SUPPLIED MATERIAL
>> START
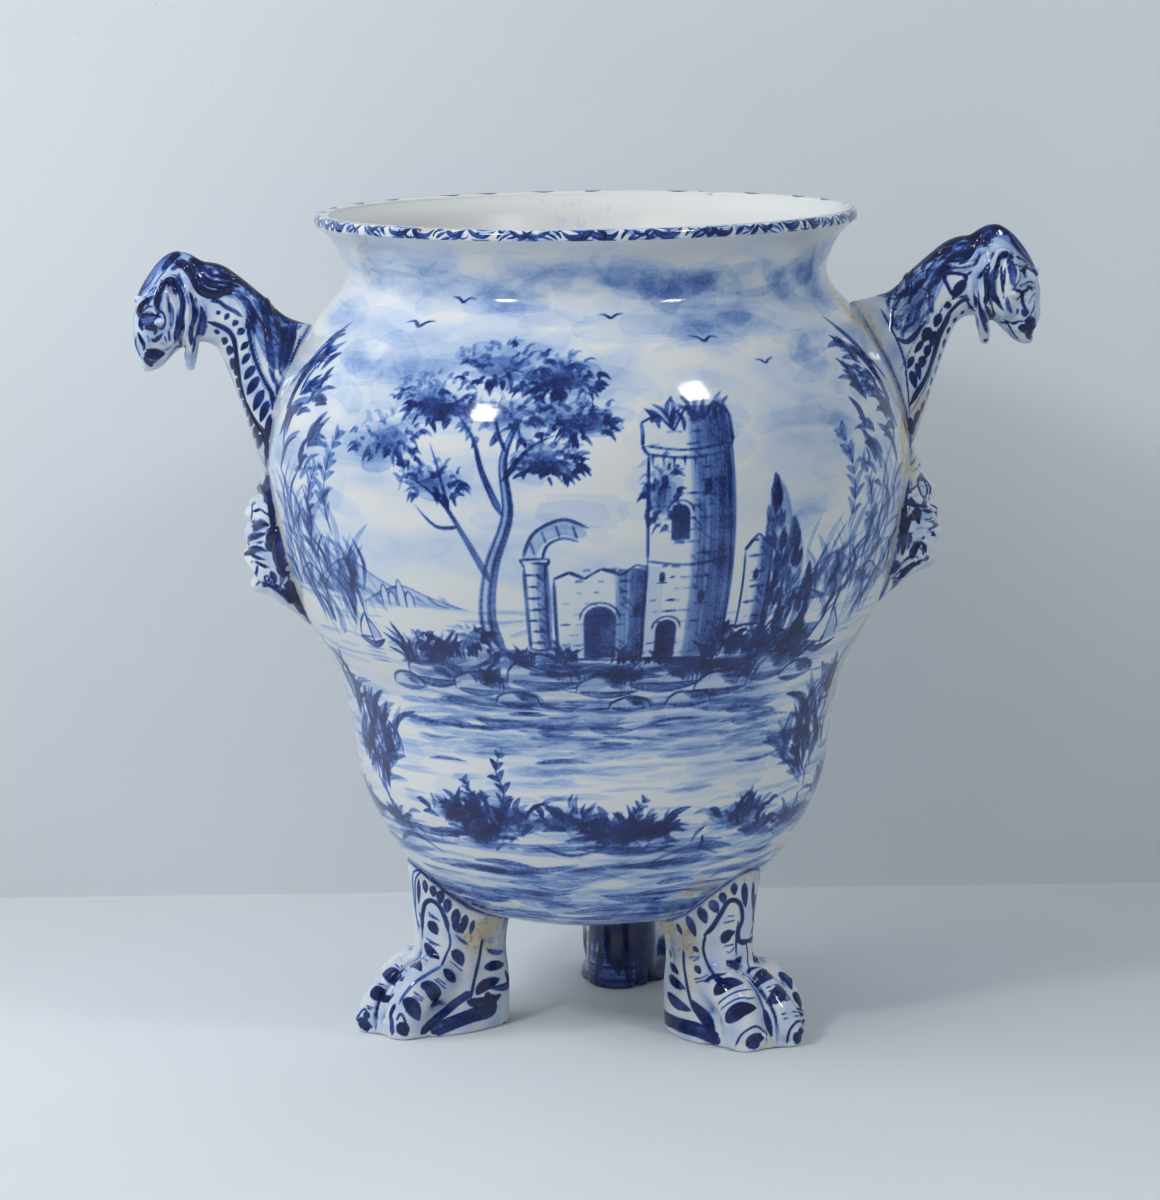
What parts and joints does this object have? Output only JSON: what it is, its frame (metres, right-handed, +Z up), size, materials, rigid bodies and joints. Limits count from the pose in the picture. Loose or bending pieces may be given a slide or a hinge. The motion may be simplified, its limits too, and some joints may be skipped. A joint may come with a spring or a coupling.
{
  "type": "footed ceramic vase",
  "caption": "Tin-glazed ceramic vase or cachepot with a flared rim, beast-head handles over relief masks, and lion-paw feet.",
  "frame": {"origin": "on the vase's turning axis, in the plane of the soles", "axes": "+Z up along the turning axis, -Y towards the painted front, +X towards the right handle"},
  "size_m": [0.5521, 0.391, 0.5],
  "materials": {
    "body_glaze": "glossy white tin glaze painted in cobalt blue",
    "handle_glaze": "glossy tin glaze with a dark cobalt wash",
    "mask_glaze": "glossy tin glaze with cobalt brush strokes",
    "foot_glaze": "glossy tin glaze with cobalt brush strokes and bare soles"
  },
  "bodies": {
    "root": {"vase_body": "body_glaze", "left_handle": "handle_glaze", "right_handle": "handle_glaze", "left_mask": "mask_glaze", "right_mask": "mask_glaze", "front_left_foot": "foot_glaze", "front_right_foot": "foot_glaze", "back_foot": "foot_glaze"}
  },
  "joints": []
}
>> END
WRITTEN INSTRUCTION
Return a copy of every line that includes the word "materials".

CORRECT OUTPUT
What parts and joints does this object have? Output only JSON: what it is, its frame (metres, right-handed, +Z up), size, materials, rigid bodies and joints. Limits count from the pose in the picture. Loose or bending pieces may be given a slide or a hinge. The motion may be simplified, its limits too, and some joints may be skipped. A joint may come with a spring or a coupling.
  "materials": {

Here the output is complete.